The rest of the 50 (in alphabetical order): Alessandro Vigilante, vice-president, corporate business development group, Fidelity Investments
Alessandro Vigilante has been vice-president of corporate business development at investment and financial services firm Fidelity’s strategic investments unit since January 2019, having previously worked for the company as head of global innovation ecosystem, head of US west coast innovation ecosystem and a financial technology adviser.
The strategic investments unit is still nascent, which was born by combining the mergers and acquisitions group with his former innovation ecosystem team according to Vigilante, who said: “The M&A team used to mainly look at peer acquisitions [as] organic growth but loved our inorganic origination capabilities, while we were mainly originating new tech vendors but loved the M&A team’s ability to bring equity to the table. We, therefore, joined forces to build an end-to-end capability to execute strategic investments.
“Our meaning of ‘strategic’ is that we must build a strong commercial partnership case with the target company before we consider an investment…there must be a business unit commitment – in the form a partnership revenue projection – to execute such commercial partnership.”
Since the two groups merged in early 2019, it has made five investments in companies including dental practice software developer CareStack, asset data analytics software developer Everledger and data-empowered passive investment portfolio building platform Ethic.
He said Fidelity’s business units allocate his team because their mandate is to execute deals to support the strategy set out by the workplace services and enterprise technology groups. This means he works with senior business unit executives on developing the thesis, in collaboration with VCs and the wider origination network to identify target companies.
Vigilante and his team are tasked with stretching the company into adjacent and transformational areas and establish deeper internal and external relationships with more strategically relevant individuals.
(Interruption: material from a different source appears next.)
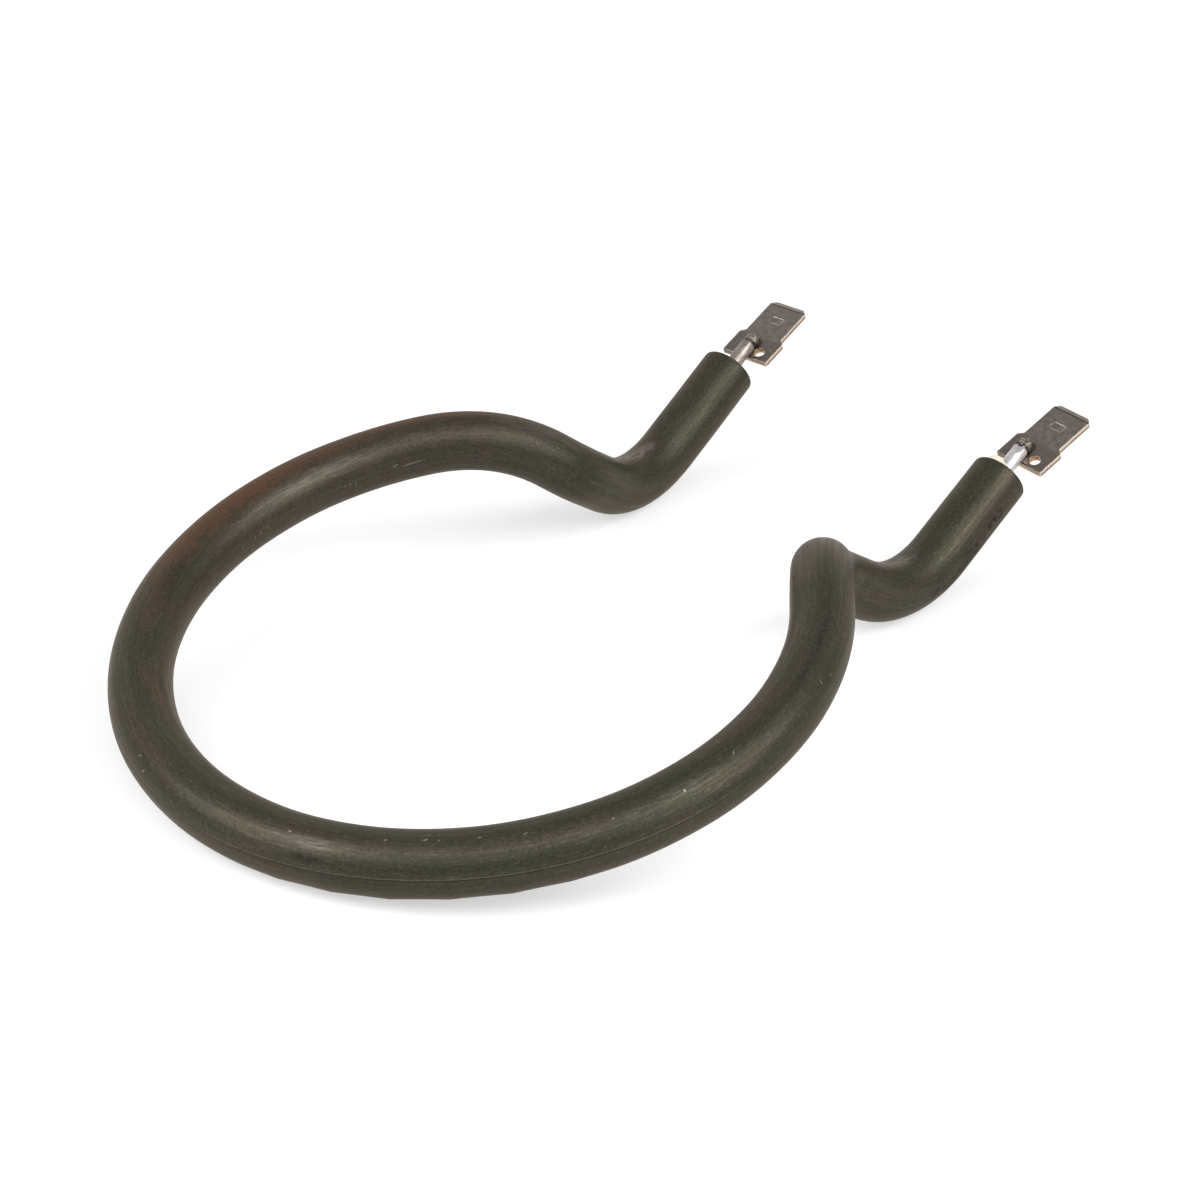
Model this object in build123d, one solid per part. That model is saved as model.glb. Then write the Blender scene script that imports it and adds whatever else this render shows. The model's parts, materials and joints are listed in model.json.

Among the deals, Vigilante considers the minority investment in Ethic to be one of the team’s great early successes. He said: “Impact investing is an emerging area where external capabilities and execution progress surpasses our internal capabilities and progress; as such, it is a great example of where a strategic partnership is allowing us to leapfrog.”
Vigilante holds a master’s degree in industrial engineering from the Polytechnic University of Milan and an MBA from SDA Bocconi School of Management.